WORK TO BE COMPLETED: Reproduce only the lines of the material below that start at the line containing "Recreate this object" and stop at the line containing "whole bed's footprint.". Keep both end lines.

DATASET RECORDS:

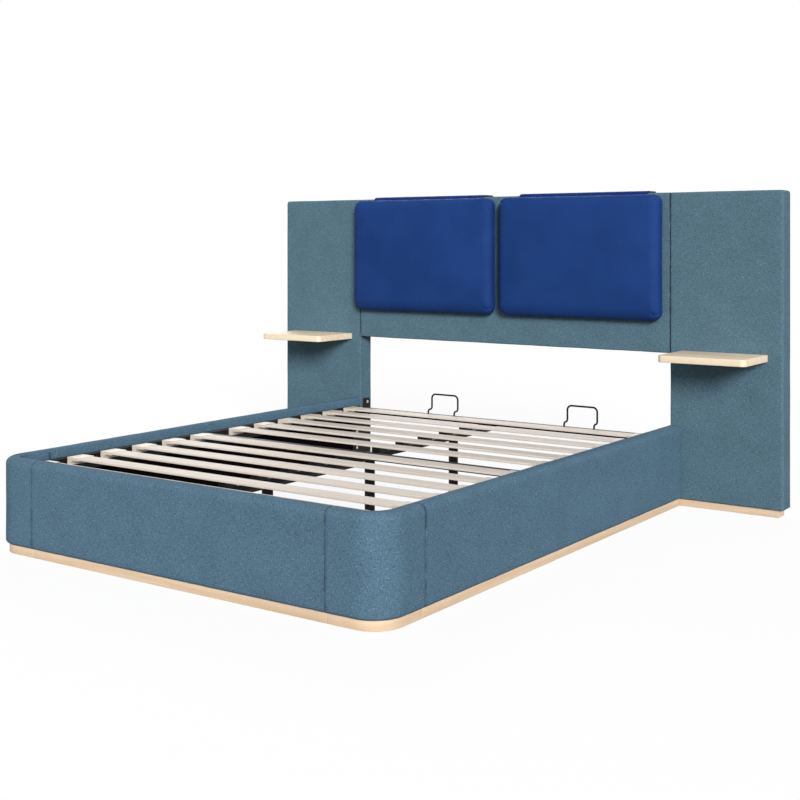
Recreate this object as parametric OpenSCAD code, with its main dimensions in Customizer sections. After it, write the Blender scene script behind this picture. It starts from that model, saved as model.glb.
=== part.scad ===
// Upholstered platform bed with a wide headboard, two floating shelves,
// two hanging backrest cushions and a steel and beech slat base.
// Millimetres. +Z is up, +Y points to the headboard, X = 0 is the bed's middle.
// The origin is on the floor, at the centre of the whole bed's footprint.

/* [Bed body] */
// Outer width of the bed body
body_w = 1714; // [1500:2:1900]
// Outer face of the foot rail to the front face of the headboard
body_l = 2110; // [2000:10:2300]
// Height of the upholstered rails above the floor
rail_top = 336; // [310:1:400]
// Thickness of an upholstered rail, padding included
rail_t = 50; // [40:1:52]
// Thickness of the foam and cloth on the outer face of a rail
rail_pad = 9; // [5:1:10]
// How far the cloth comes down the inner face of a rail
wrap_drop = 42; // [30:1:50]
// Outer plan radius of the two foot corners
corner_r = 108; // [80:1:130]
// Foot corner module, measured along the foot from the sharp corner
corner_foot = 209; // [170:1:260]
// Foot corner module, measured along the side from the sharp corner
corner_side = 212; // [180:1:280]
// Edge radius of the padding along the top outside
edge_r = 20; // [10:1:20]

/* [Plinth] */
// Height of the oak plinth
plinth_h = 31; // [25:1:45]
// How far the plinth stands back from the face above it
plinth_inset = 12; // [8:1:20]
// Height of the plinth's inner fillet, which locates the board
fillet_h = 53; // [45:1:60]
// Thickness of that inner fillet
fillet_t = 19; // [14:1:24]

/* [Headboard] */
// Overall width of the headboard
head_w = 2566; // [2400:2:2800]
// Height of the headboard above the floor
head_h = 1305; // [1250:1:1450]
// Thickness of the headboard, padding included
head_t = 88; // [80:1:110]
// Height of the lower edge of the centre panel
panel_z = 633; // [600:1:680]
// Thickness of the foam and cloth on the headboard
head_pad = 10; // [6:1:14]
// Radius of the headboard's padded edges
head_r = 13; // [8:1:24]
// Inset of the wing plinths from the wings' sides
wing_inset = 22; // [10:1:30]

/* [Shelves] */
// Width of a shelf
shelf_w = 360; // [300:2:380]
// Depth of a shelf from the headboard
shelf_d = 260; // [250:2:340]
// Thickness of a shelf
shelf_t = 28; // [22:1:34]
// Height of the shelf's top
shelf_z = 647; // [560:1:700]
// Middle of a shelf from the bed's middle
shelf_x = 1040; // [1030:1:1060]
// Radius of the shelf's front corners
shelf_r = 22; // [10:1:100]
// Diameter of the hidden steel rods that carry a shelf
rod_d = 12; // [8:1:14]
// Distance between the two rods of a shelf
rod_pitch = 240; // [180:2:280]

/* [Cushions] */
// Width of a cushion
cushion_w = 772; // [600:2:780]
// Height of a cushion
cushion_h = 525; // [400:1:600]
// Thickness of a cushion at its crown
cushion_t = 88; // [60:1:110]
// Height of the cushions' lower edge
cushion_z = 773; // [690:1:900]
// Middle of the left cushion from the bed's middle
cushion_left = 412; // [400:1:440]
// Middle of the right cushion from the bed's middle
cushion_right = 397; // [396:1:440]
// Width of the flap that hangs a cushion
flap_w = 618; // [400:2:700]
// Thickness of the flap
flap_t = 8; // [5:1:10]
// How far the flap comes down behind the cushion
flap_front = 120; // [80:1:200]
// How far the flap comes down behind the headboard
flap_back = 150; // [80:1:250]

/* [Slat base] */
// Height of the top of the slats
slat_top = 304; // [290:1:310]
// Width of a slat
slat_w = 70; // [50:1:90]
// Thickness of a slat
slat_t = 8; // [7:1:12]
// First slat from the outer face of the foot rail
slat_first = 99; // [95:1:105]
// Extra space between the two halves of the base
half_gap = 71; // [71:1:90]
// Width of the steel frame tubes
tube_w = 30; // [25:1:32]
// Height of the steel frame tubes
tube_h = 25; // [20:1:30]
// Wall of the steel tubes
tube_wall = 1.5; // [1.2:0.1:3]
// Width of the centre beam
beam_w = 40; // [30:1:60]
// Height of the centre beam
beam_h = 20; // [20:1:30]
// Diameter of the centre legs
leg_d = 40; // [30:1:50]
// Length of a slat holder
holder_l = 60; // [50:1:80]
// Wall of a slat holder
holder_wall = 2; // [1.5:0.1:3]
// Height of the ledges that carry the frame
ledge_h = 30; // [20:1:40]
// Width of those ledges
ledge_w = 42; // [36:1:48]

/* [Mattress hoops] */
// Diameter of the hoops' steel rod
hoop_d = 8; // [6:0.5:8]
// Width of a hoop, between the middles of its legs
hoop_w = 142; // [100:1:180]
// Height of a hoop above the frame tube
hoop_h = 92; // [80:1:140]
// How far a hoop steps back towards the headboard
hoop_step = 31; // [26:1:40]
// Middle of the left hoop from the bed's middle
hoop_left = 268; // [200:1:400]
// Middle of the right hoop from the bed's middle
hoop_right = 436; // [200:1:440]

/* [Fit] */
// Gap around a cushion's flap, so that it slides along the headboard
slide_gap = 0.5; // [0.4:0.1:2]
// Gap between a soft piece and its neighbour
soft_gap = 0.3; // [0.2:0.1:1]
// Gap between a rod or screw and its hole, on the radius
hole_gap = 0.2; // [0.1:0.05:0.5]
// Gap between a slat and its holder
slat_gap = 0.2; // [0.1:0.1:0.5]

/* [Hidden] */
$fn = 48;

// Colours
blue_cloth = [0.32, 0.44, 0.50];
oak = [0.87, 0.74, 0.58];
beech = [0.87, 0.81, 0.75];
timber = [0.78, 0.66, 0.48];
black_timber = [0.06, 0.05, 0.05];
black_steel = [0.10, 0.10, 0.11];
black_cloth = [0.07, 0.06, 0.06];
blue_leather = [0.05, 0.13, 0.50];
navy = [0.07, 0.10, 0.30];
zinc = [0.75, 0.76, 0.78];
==
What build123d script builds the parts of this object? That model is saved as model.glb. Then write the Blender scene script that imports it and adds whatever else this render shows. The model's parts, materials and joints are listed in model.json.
--
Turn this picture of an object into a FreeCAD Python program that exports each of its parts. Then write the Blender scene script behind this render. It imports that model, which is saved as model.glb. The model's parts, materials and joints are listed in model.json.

COMPLETE RESPONSE:
Recreate this object as parametric OpenSCAD code, with its main dimensions in Customizer sections. After it, write the Blender scene script behind this picture. It starts from that model, saved as model.glb.
=== part.scad ===
// Upholstered platform bed with a wide headboard, two floating shelves,
// two hanging backrest cushions and a steel and beech slat base.
// Millimetres. +Z is up, +Y points to the headboard, X = 0 is the bed's middle.
// The origin is on the floor, at the centre of the whole bed's footprint.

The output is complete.